I think Spencer White – regardless of what you think of him right now – could be the missing, not mention forgotten, piece here. I don’t mean to say that he’ll come in and everything will be wonderful. Rather, I mean that the kind of player he is in the future could be missing piece to the side structurally, and feature the best of both worlds between someone like Rhys playing higher up and guys playing deeper, like Tom Lee, or *melodramatic pause*…Patrick McCartin.
Richo’s already effectively confirmed that Spencer will be there for sure next year whatever happens throughout the rest of the season. He’s mobile already and can take a strong mark, and the forward line could be far more dynamic with a player like that complimenting Rhys and a deeper full-forward like McCartin. But who knows? McCartin might be getting a game for this club before Spencer does. But for the first time, Spencer looks some actual chance playing for St Kilda rather than Sandringham.
It was quarter time and I was in the standing room at the St Kilda end amidst zero atmosphere. It was about this time, after nudging this territory a few times during the quarter, that I began to really think, “What the hell am I doing here?” I didn’t just mean the slop being dished out in front of me in the previous half hour. I meant after everything that happened in the past decade, what the hell am I doing here?
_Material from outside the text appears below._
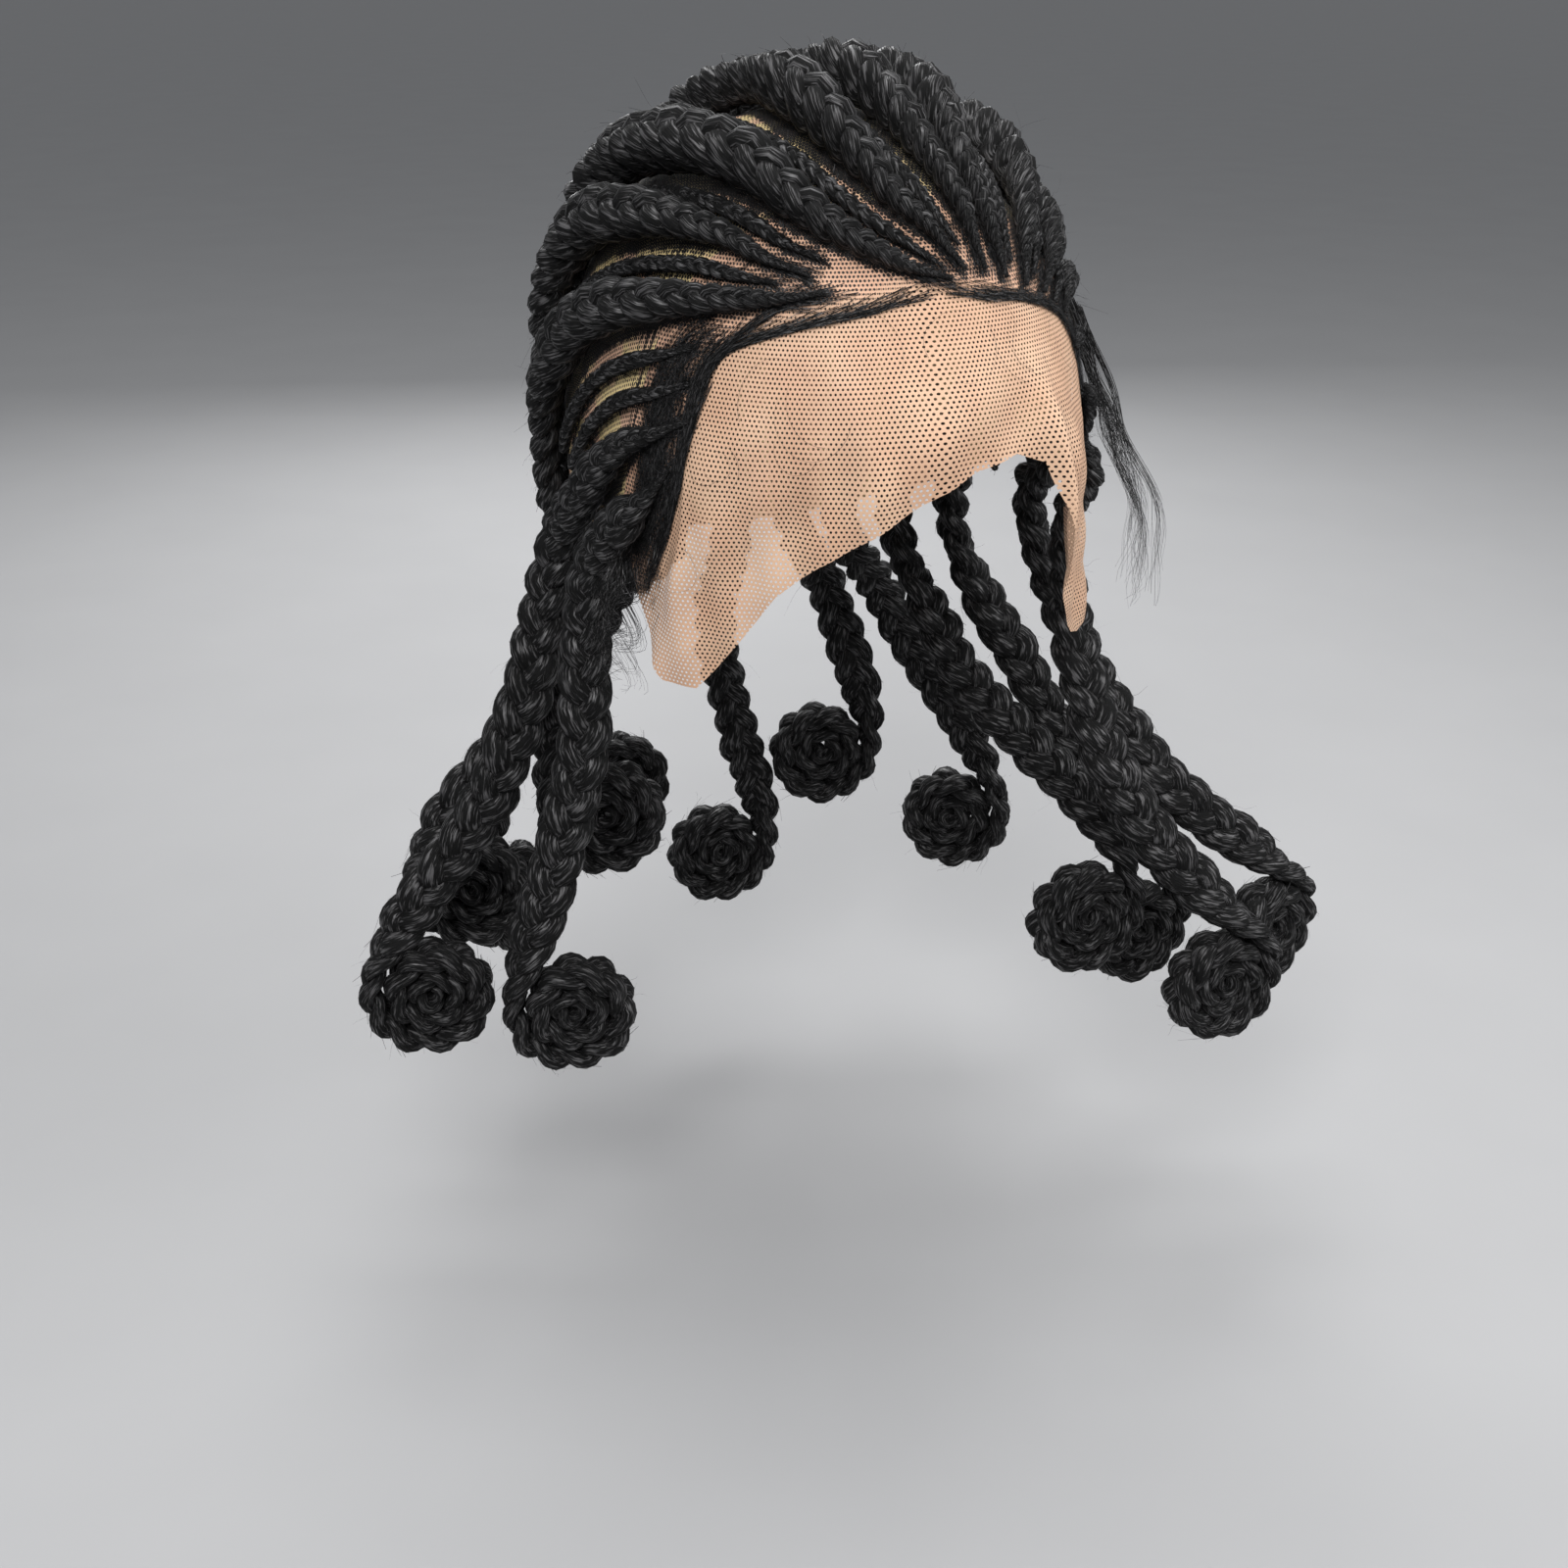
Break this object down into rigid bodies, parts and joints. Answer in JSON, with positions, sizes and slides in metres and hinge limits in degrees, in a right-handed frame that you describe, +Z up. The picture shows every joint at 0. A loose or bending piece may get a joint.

I think about the 2004-2010 era and I’m still not sure that it’s registered with me that what happened really did happen. Perhaps naturally a little now that becomes a part of our past; not just because time has passed but in the context of this club it really is a past era. Sunday felt like an entirely different world to those times. Days like those make it hard to wrestle with the reality that that’s exactly what it is.